Une réserve partagée par la Commission européenne, qui a estimé que, dans un avis publié le 15 mai, « les mesures de réduction du déficit annoncées par le gouvernement […] devraient peser sur la croissance ». Le FMI a considéré, le 23 mai, qu’en 2027 le déficit public de la France devrait s’élever à 4,5 % du PIB. Loin, très loin, de l’objectif affiché par Bercy à 2,9 %.

Le ministère, de son côté, se défend toujours de toute erreur de calcul. « Sur l’effet récessif, on ne partage pas du tout cette analyse, répond-on à Bercy. On pense que, en 2025 et en 2026, il va y avoir un fort rebond en France, une forte dynamique de croissance. Notre stratégie est claire : on veut bien dépenser, il y aura des dépenses d’investissement qui vont rester. »

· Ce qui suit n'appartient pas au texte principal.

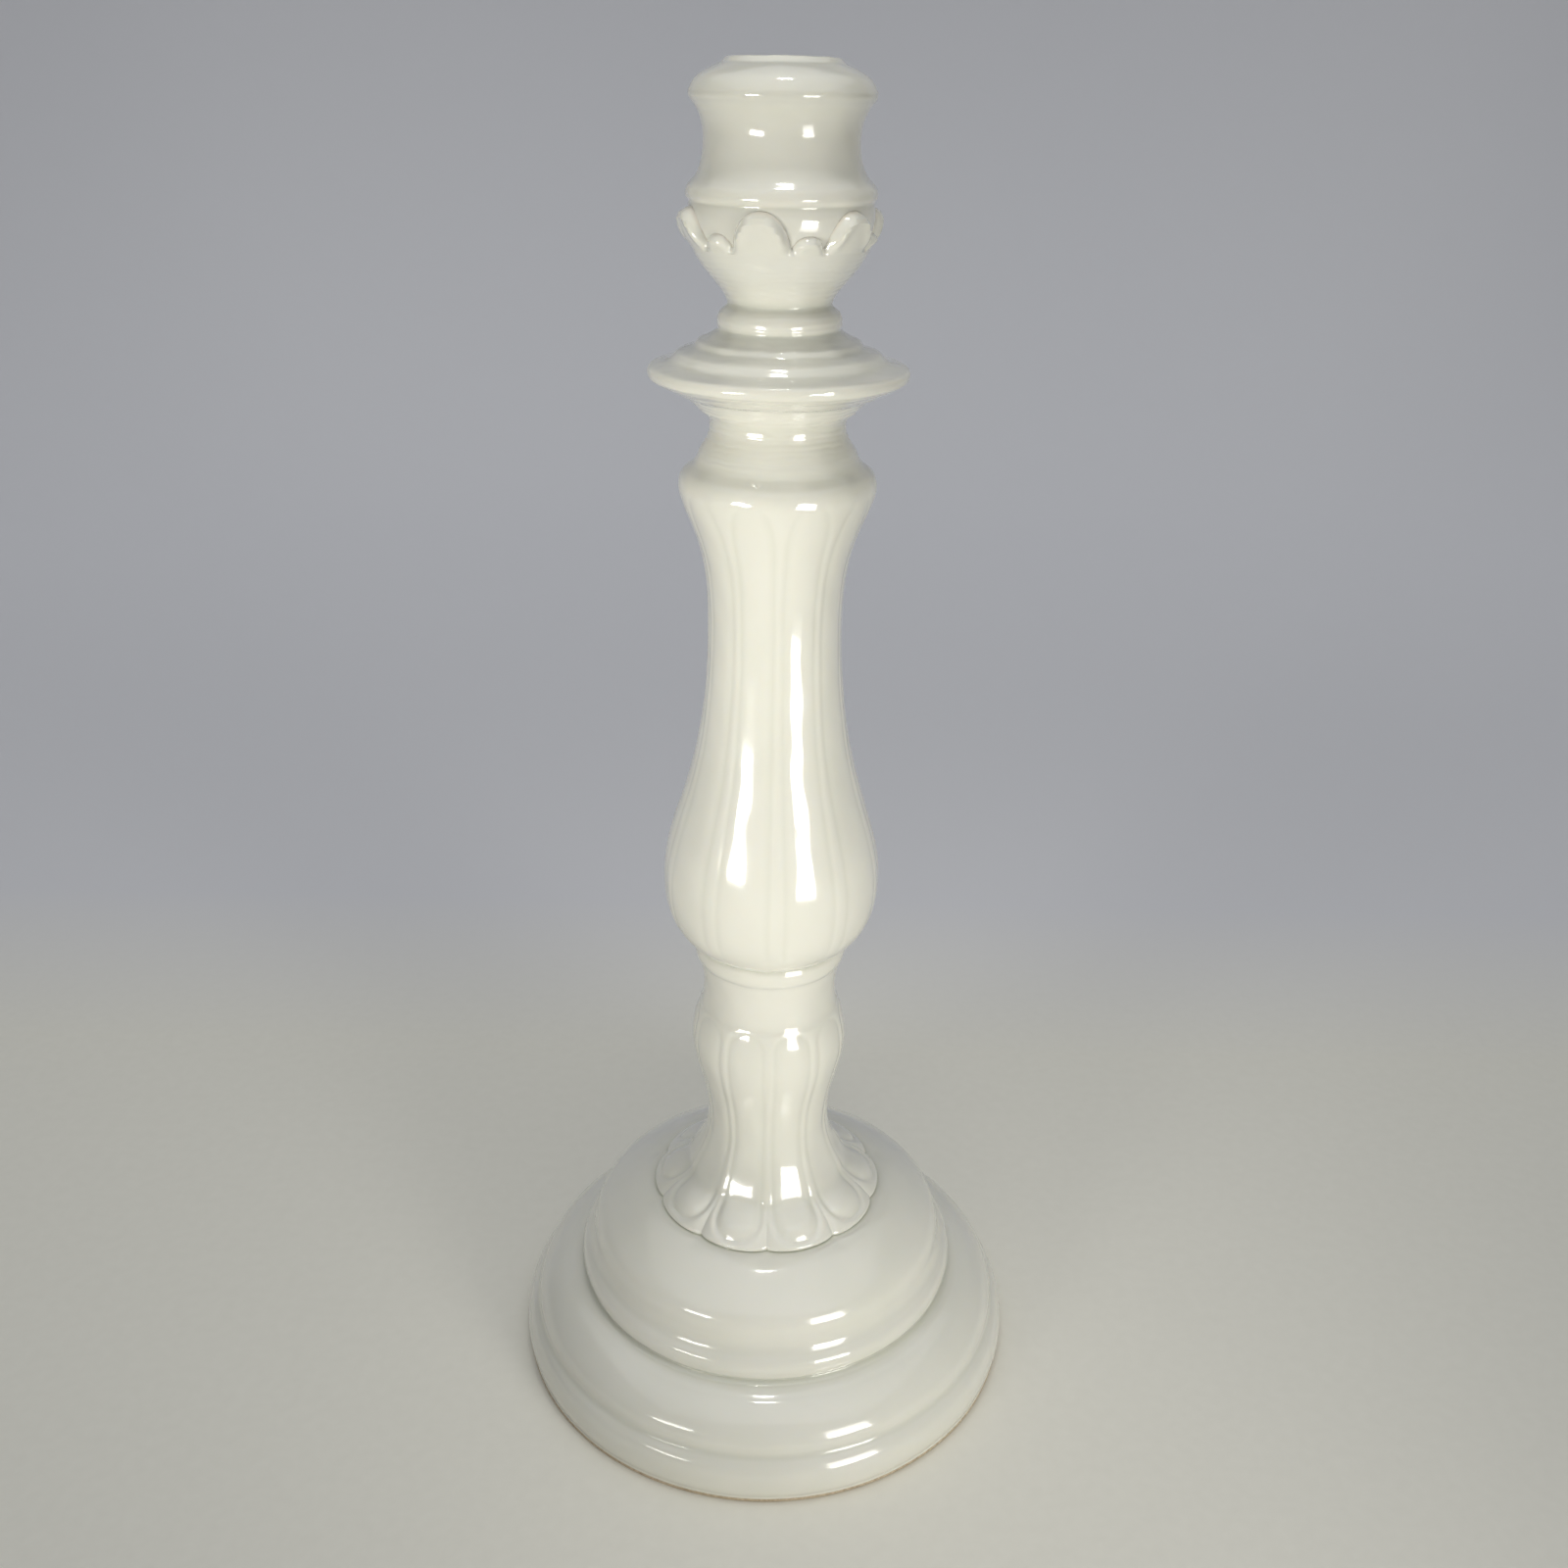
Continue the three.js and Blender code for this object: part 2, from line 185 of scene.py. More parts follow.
# Outlines of the glazed outside. Each section goes on from where the one below it ends. A pair is a
# straight move to (radius, height), and six numbers are a curve: two control points and its end.
# Heights are above the section's own seat.
BODY_START = (62, 0)  # inner edge of the ring that the foot stands on
BODY_SKIN = {
    "foot_base": [
        (72.5, 0),
        (72.7, 1.0),
        (72.2, 1.5),
        (73.3, 3.2, 74.1, 9.4, 70.4, 12.3),
        (69.6, 12.9, 69.2, 13.5, 69.2, 14.3),
        (69.2, 17.0, 67.6, 18.9, 65.4, 20.9),
        (63.9, 22.2, 62.2, 23.4, 60.2, 24.1),
        (59.4, 24.3),
        (58.4, 24.9, 57.0, 25.0, 55.8, 25.1),
        (54.6, 26.15),
    ],
    "foot_dome": [
        (55.9, 1.0, 56.1, 4.6, 54.2, 6.1),
        (52.4, 7.6, 51.8, 9.4, 51.6, 11.6),
        (51.4, 14.9, 50.3, 17.0, 47.0, 19.2),
        (43.7, 21.4, 39.4, 24.2, 35.8, 25.1),
        (34.8, 25.4, 33.4, 25.2, 32.6, 24.9),
    ],
    "petalled_stem": [
        (33.7, 0.3, 33.6, 1.3, 32.7, 1.9),
        (31.7, 2.8, 30.7, 4.2, 28.8, 5.5),
        (26.5, 6.9, 24.5, 7.8, 23.1, 9.7),
        (21.2, 13.0, 17.6, 19.0, 17.4, 26.0),
        (17.2, 38.0, 21.6, 45.0, 21.7, 53.5),
        (21.7, 57.5, 20.6, 60.8, 19.6, 63.8),
        (19.2, 64.3),
        (18.6, 66.2, 18.4, 68.2, 18.4, 70.5),
        (18.4, 73.5, 19.1, 76.1, 19.8, 79.1),
    ],
    "collar_ring": [
        (21.2, 1.2, 21.2, 4.2, 20.3, 5.7),
    ],
    "baluster_shaft": [
        (25.2, 3.0, 29.1, 8.4, 29.1, 20.0),
        (29.1, 37.5, 17.0, 48.0, 16.9, 92.0),
        (16.9, 112.8, 22.2, 116.6, 24.1, 125.0),
        (24.4, 128.0, 23.2, 129.1, 22.3, 129.8),
        (21.0, 130.6, 19.8, 131.4, 19.2, 133.55),
    ],
    "neck": [
        (18.7, 1.0, 17.9, 2.0, 17.2, 3.2),
        (16.4, 4.6, 16.0, 6.6, 16.6, 8.2),
        (17.3, 9.3, 18.6, 9.9, 19.4, 10.8),
        (20.1, 11.7, 21.1, 12.5, 22.5, 13.6),
    ],
    "drip_pan": [
        (24.2, 0.5, 25.6, 1.3, 27.2, 2.2),
        (29.6, 3.2, 30.9, 3.9, 30.9, 5.0),
        (30.9, 5.8, 30.8, 6.2, 30.2, 6.6),
        (29.4, 6.9, 28.6, 7.0, 27.9, 7.2),
        (26.8, 7.4, 25.8, 7.8, 25.2, 8.3),
        (24.8, 8.8, 24.5, 9.2, 23.9, 9.6),
        (22.8, 10.1, 21.0, 10.5, 19.7, 11.2),
        (19.4, 11.7, 19.3, 12.2, 18.7, 12.5),
        (17.4, 13.0, 15.2, 13.7, 14.3, 15.0),
    ],
    "socket_ring": [
        (14.7, 0.8, 14.9, 3.1, 13.7, 4.0),
        (13.1, 4.4, 12.9, 4.5, 12.7, 4.8),
        (12.4, 5.0, 12.2, 5.3, 12.1, 5.7),
    ],
    "leaf_calyx": [
        (12.3, 1.3, 13.8, 3.2, 15.9, 5.5),
        (17.7, 7.5, 19.2, 9.5, 20.4, 12.1),
        (21.4, 21.05),
        (20.9, 21.05),
        (19.6, 12.1),
        (18.9, 9.6, 15.4, 4.9, 13.4, 4.5),
    ],
}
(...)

Un argumentaire qui ne convainc pas l’économiste Marc Touati. « Ils font tout ça pour calmer les agences de notation mais il n’y a aucune mesure concrète derrière », assure-t-il. Quelle que soit la stratégie du gouvernement, les agences américaines Fitch et Moody’s ont, contre toute attente, décidé de maintenir inchangée la note de la France, le 26 avril dernier. Reste à savoir si Standard & Poors, qui rendra son verdict le 31 mai, sera du même avis.

3 101,2 milliards
C’est le montant de la dette publique de la France à la fin de l’année 2023.